We begin in a blazing world: In the opening sequence of O Horizon (2018), the Otolith Group’s latest film, as part of their exhibition ‘A Lost Future’ at the Rubin Museum in New York, flames lick the mechanical engines of excavator diggers on a forest road. ‘Today in a hundred years’, recites a voice, ‘Who are you reading this poem?’ Smoke rises toward the sky as man and machine intervene in nature. ‘What fragment of today’s joyous spring / Today’s wild flower or bird song / Today’s blood-red mood’, the voice continues, ‘Can I possibly transmit unto you?’ These lines, excerpted from the cosmopolitan polymath Rabindranath Tagore’s 1895 poem, ‘The Year 1400’, act as a coda to the film, which was researched, filmed and produced over five years in the Indian state of West Bengal. Flitting between music, dance, poetry and literature, O Horizon offers a fragmented yet engrossing view of a Tagorean ethos, one that situates modernism, cosmopolitanism and ecopolitical awareness as products of experimental modes of learning.
If this aesthetic project sounds ambitious, it mirrors the aspirational plane of Tagore’s pedagogical vision, first developed in the late 19th and early 20th centuries. Approximately 180 kilometers from Kolkata, where the film takes place, Tagore created Santiniketan – roughly ‘peaceful abode’ in Bangla – in 1901 on an ashram established by his father, the zamindar Maharshi Devendranath Tagore. Intended as a reprieve far from the maddening modernity of India’s rapidly urbanizing towns, the small co-educational facility expanded in 1921 into a college, Visva-Bharati (literally ‘where India meets the world’), which was accompanied by Sriniketan (‘abode of prosperity’) in 1922 as an institute for rural reconstruction. Tagore argued that nature and culture were not only intertwined but were linked through ecology. In contradistinction to the ‘mechanical’ mode of education that pervaded Indian schools at the turn of the century, and in bold opposition to what Tagore viewed as the militaristic and capitalist aims of the colonial West, Santiniketan operated on the ultimate ambition that education could occur in harmony with nature in order to cultivate the full potential of human experience.
‘I merely started with this one simple idea that education should never be dissociated from life,’ wrote Tagore in a letter to the pedagogue Sir Patrick Geddes in 1922. A scene in the film shows a group of scholars quoting and debating this Tagorean premise whilst sitting under a tree, in the idealized open-air tradition of dialogue and questioning that Tagore espoused. Other scenes show students welding sculptures in their studios, practising Chinese, playing the harmonium, singing, dancing and otherwise engaging in a wide range of artistic and educational activities for which Visva-Bharati was established. As the camera pans across modernist murals by K.G. Subramaniyan and sculptures by Ramkinkar Baij at Kala Bhavana – Visva Bharati’s visual art school – the notion that Santiniketan functions as an artistic ecosystem, wherein students and teachers function interdependently across disciplines, comes into clear focus. Scenes of local Santal tribal women in masks performing songs and dances at dawn are interspersed with academic debates on politics and aesthetics, integrating the local with the global, indexing Santiniketan’s discursive function as a space where the particular and the universal meet.

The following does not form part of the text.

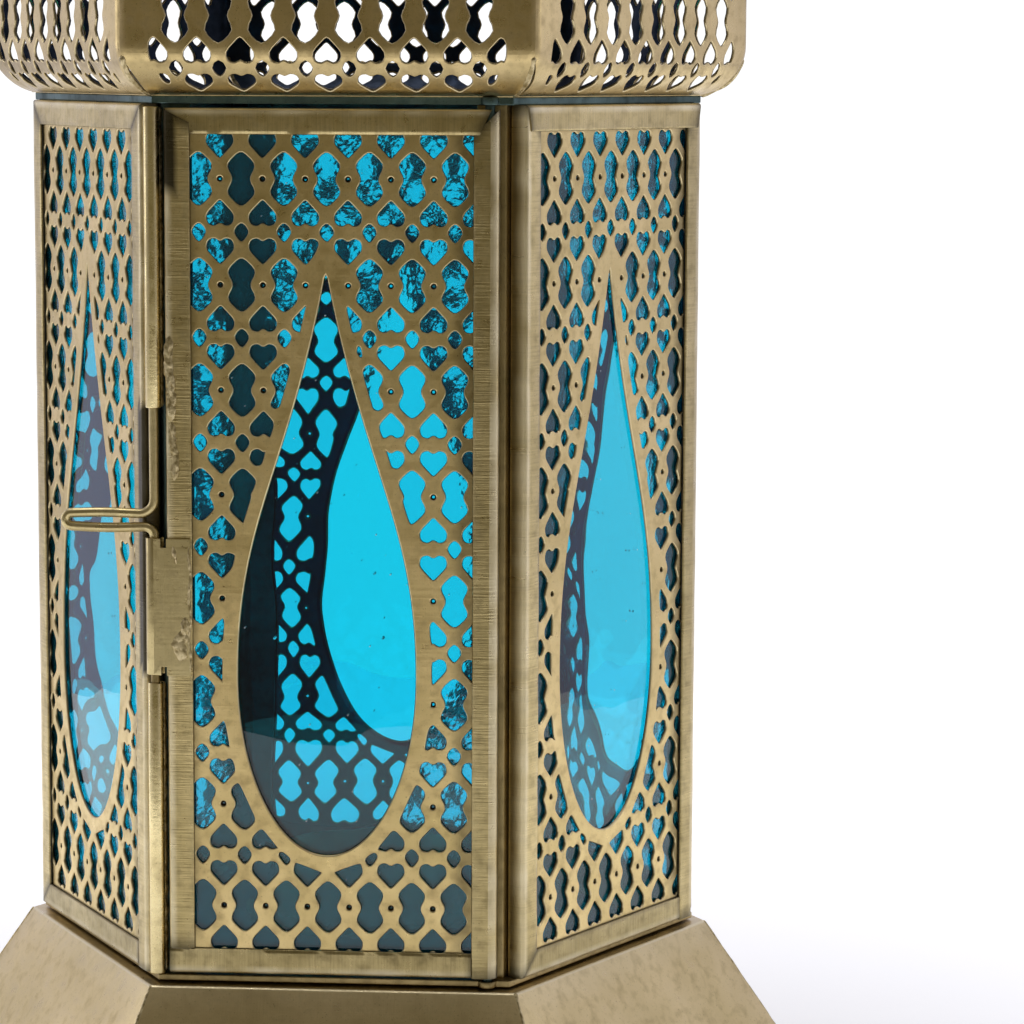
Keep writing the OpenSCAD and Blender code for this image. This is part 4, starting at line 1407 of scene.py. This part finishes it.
def lamp(name, at, size, power):
    """A soft lamp that faces the lantern."""
    light = bpy.data.lights.new(name, "AREA")
    light.shape = "RECTANGLE"
    light.size, light.size_y = size
    light.energy = power
    o = bpy.data.objects.new(name, light)
    bpy.context.scene.collection.objects.link(o)
    o.location = at
    o.rotation_euler = (LIT - Vector(at)).to_track_quat("-Z", "Y").to_euler()
    o.visible_camera = False


lamp("TopLight", (0, 0.25, 1.6), (1.2, 1.2), 13)
lamp("LeftLight", (-1.3, 0.25, 0.5), (0.5, 1.0), 2)
lamp("RightLight", (1.3, 0.15, 0.5), (0.5, 1.0), 0.8)

world = bpy.data.worlds.new("Studio")
bpy.context.scene.world = world
world.use_nodes = True
tree = world.node_tree
tree.nodes.clear()


def maths(a, operation, b=0.0):
    return add(tree, "Math", {0: a, 1: b}, operation=operation).outputs[0]


# The room: dark in front, pale behind and beside, greyer overhead
FRONT = (0.152, 0.132, 0.082, 1)
BEHIND = (0.67, 0.67, 0.83, 1)
OVERHEAD = (0.2, 0.2, 0.25, 1)
heading = add(tree, "SeparateXYZ", {0: add(tree, "TexCoord").outputs["Generated"]}).outputs
behind = mapped(tree, heading[1], -0.35, 0.35)
beside = mapped(tree, maths(heading[0], "ABSOLUTE"), 0.55, 0.95, 0, 0.38)
room = mixed(tree, maths(behind, "MAXIMUM", beside), FRONT, BEHIND)
room = mixed(tree, mapped(tree, heading[2], 0.15, 0.75, 0, 0.35), room, OVERHEAD)

# Rays straight from the camera, or straight through glass, see a white backdrop. Rays that have bounced see
# the room, and those that passed glass and bounced see a dark navy: a lighting trick, to match the dark blue
# inside. The materials don't read it.
NAVY = (0.035, 0.065, 0.14, 1)
BACKDROP = (1.08, 1.08, 1.08, 1)
ray = add(tree, "LightPath").outputs
bounces = maths(ray["Ray Depth"], "SUBTRACT", ray["Transmission Depth"])
through = maths(maths(bounces, "LESS_THAN", 1.5), "MULTIPLY", ray["Is Transmission Ray"])
straight = maths(through, "MAXIMUM", ray["Is Camera Ray"])
passed_glass = maths(ray["Transmission Depth"], "GREATER_THAN", 0.5)
room = mixed(tree, passed_glass, room, NAVY)
shown = mixed(tree, straight, room, BACKDROP)
back = add(tree, "Background", {"Color": shown, "Strength": 1.0})
add(tree, "OutputWorld", {0: back.outputs[0]})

The ecopolitical dynamics of Santiniketan and its surrounding areas, Birbhum, Bolpur and other locations in West Bengal offer an aesthetically compelling entry-point into considering Tagorean metaphysics. Throughout the film, viewers witness cranes and other construction equipment digging into the soil for large-scale development projects; railroad workers sing as they lay tracks. Interactions between humans and the natural environment are depicted as practical, circumstantial or necessary, avoiding what Timothy Morton terms, in Ecology without Nature (2007), as the ‘constant elegy for a lost unalienated state, the resort to the aesthetic dimension (experimental/perceptual) rather than ethical-political praxis.’ Indeed, though the film isn’t driven by plot or narrative, it does test Tagore’s romanticized notions of education-in-nature in real-time. If Santiniketan was established as a ‘peaceful abode’, it is one in which its residents function with vigorous energy in the modern world: a singer, for instance, practices a traditional sangeet with the aid of an iPhone and Bluetooth speakers. And at night, Santiniketan becomes a drastically different place, full of shadows and the ochre of halogen lamps and the blue glow of handheld screens. The film begins with the glow of the elemental but is buoyed by the glimmer of technological might.

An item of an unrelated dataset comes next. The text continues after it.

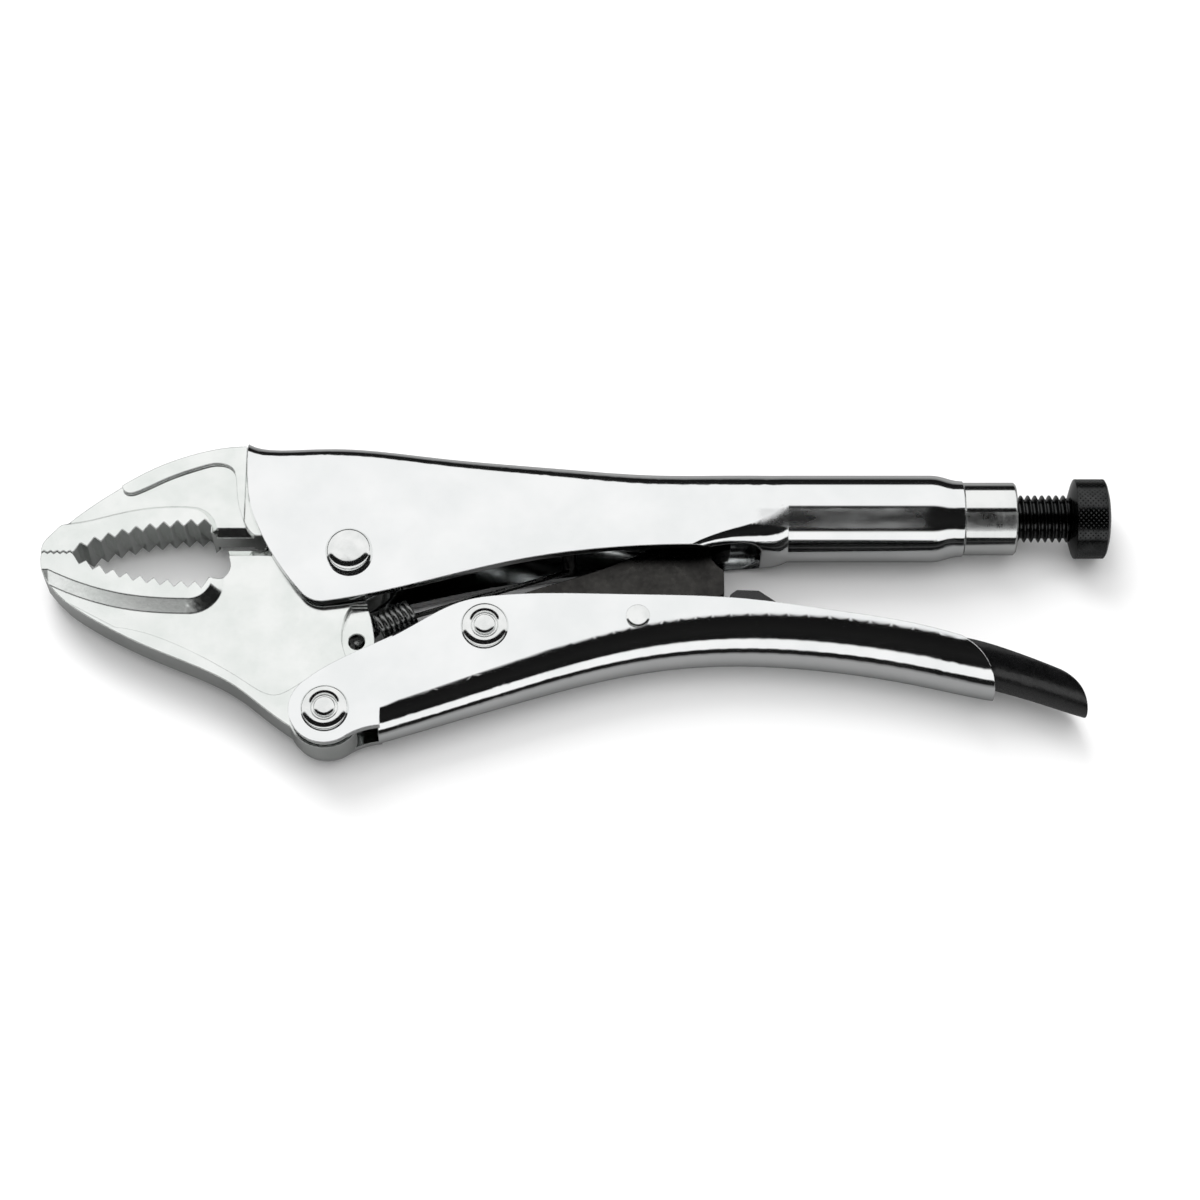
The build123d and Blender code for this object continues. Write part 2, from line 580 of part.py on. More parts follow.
def ring_rivet(centre, wall):
    """Pivot rivet whose heads are rolled over into a ring around a sunken button."""
    top = wall + RING_HEAD_HEIGHT
    button = top - 0.35
    well = top - RING_WELL_DEPTH
    ring_top = (RING_WELL_R + 0.9, top)
    rolled = ThreePointArc((RING_HEAD_R, wall + 0.3), (RING_HEAD_R - 0.35, top - 0.35), ring_top)
    lip = ThreePointArc(ring_top, (RING_WELL_R + 0.2, top - 0.2), (RING_WELL_R - 0.1, well))
    rest = Polyline(
        (RING_WELL_R - 0.1, well), (RING_BUTTON_R + 0.1, well), (RING_BUTTON_R, button), (0, button), (0, 0),
        (RING_SHANK_R, 0), (RING_SHANK_R, wall), (RING_HEAD_R, wall), (RING_HEAD_R, wall + 0.3),
    )
    return revolved_z(rolled + lip + rest, centre)


def lever_rivet():
    """Small flat rivet on which the release lever turns."""
    wall = 7.72
    top = wall + LEVER_HEAD_HEIGHT
    outline = Polyline(
        (0, 0), (LEVER_SHANK_R, 0), (LEVER_SHANK_R, wall), (LEVER_HEAD_R, wall),
        (LEVER_HEAD_R, top - 0.2), (LEVER_HEAD_R - 0.4, top), (0, top), close=True,
    )
    return revolved_z(outline, LEVER_PIVOT)


# ---- Tension spring -----------------------------------------------------------------------------

def wire(path):
    """A round wire along a path."""
    return sweep(Plane(origin=path @ 0, z_dir=path % 0) * Circle(WIRE_R), path)


def tension_spring():
    """Tension spring: close coils, one end through the lug of the lower jaw, one on the anchor bar."""
    axis = Vector(COIL_END[0] - COIL_START[0], COIL_END[1] - COIL_START[1], 0)
    frame = Plane(origin=(COIL_START[0], COIL_START[1], 0), x_dir=(0, 0, -1), z_dir=axis)
    turns = int(axis.length / COIL_PITCH)
    coil_path = frame * Helix(COIL_PITCH, turns * COIL_PITCH, COIL_R)
    coil = wire(coil_path)
    start = coil_path @ 0
    hook_z = start.Z
    hook = wire(Line((start.X, start.Y, hook_z), (SPRING_HOLE[0], SPRING_HOLE[1], hook_z - 0.5)))
    peg = Pos(SPRING_HOLE[0], SPRING_HOLE[1], PEG_MIDDLE_Z) * Cylinder(WIRE_R, PEG_LENGTH)
    end = coil_path @ 1
    arm_end = (ANCHOR[0], ANCHOR[1] - ANCHOR_R - WIRE_R - 0.05, end.Z)
    arm = wire(Line((end.X, end.Y, end.Z), arm_end))
    return coil + hook + peg + arm


def spring_anchor():
    """Bar welded across the inside of the upper handle, which the spring hooks on."""
    return bore(ANCHOR, ANCHOR_R, 5.95)


def main():
    """Write one STEP file for each piece."""
    os.makedirs("parts", exist_ok=True)
    pieces = {
        "upper_handle": upper_handle(),
        "fixed_jaw": fixed_jaw(),
        "lower_jaw": lower_jaw(),
        "lower_handle": lower_handle(),
        "toggle_link": toggle_link(),
        "release_lever": release_lever(),
        "adjusting_screw": adjusting_screw(),
        "screw_bush": screw_bush(),
        "main_rivet": main_rivet(),
        "jaw_rivet": ring_rivet(JAW_PIVOT, LOWER_FRONT_HALF),
        "link_rivet": ring_rivet(LINK_PIVOT, 6.5),
        "lever_rivet": lever_rivet(),
        "tension_spring": tension_spring(),
        "spring_anchor": spring_anchor(),
    }
    for node, shape in pieces.items():
        export_step(place(shape), f"parts/{node}.step")


main()
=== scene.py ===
"""Locking pliers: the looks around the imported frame.

Pressed sheet-steel handles and forged jaws in nickel plate, a black adjusting
screw with a knurled head, a black release lever, a dark toggle link and a
tension spring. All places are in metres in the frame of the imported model.
"""

import logging
import math
from dataclasses import dataclass, field, replace
from enum import Enum

import bmesh
import bpy
from mathutils import Matrix, Vector


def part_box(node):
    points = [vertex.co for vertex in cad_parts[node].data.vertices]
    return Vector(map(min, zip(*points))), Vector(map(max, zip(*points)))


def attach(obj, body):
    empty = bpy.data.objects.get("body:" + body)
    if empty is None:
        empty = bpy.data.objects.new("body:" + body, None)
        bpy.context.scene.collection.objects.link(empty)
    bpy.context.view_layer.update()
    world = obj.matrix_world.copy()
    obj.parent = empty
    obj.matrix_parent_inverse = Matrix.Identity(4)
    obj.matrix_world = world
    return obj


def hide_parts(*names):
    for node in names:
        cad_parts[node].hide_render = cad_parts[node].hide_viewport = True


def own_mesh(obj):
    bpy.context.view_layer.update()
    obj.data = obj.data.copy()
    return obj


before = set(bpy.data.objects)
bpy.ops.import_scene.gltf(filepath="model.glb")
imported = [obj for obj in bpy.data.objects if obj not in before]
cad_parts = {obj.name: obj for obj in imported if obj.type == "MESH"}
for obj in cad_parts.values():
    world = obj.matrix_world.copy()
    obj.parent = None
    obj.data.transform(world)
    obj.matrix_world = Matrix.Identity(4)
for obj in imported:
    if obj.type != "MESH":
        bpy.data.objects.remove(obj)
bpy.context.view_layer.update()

LOG = logging.getLogger("locking_pliers")
MM = 0.001
TURN = 2 * math.pi
UP = Vector((0, 0, 1))
ALONG = Vector((1, 0, 0))
COPY_MERGE = 1e-6
MADE_MERGE = 2e-6
FLAT_DEG = 0.3
COAT_ROUGHNESS = 0.2
LATHE_STEPS = 72
SOFT_SHARP_DEG = 50.0
EDGE_SAMPLES = 6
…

The film’s title – O Horizon – refers to the soil layer comprised mostly of organic material: decomposing leaves, grass and other matter, which is undergirded by subsoil and, eventually, bedrock. A scene of students at Sriniketan taking samples of dirt is accompanied by a voiceover from their professor where he invokes Aristotle’s comment that soil is the ‘stomach’ of plants – and by extension, humans. The once barren soil of Sriniketan became, through radical human intervention, a site for rural uplift through tree planting. As the camera pans above a canopy of the progeny of these initial seeds, it’s possible to believe in a utopian promise of anthropocentric intervention. As Rajnan Ghosh has noted, while Tagore believed in the ‘deep interdependence between nature and culture’, he also believed in the ‘human need to affirm ecological independence … an awareness of their embeddedness in the vast web of life.’
In past films, such as their Otolith Trilogy (2003–09) or 2012’s The Radiant, the Otolith Group has postulated on the expanded possibilities afforded by alternate futures and science fiction. Abandoning the tenuous promise of cosmopolitan modernity and the romantic idealization of nature that Tagore and his Bengali elite espoused, O Horizon attends instead to a conception of the natural environment as ontologically coterminous with human existence. Put differently, the film offers, through its fragmented glimpses of the endurance of Tagore’s educational experiments, a way of viewing nature as an actor in its own right rather than the stage on which humans play their parts. If study, as Fred Moten and Stefano Harney have identified, is ‘something we do together’, the Otolith Group have expanded the ‘we’ far beyond the anthropocentric and into a realm of an ever-deeper ecology.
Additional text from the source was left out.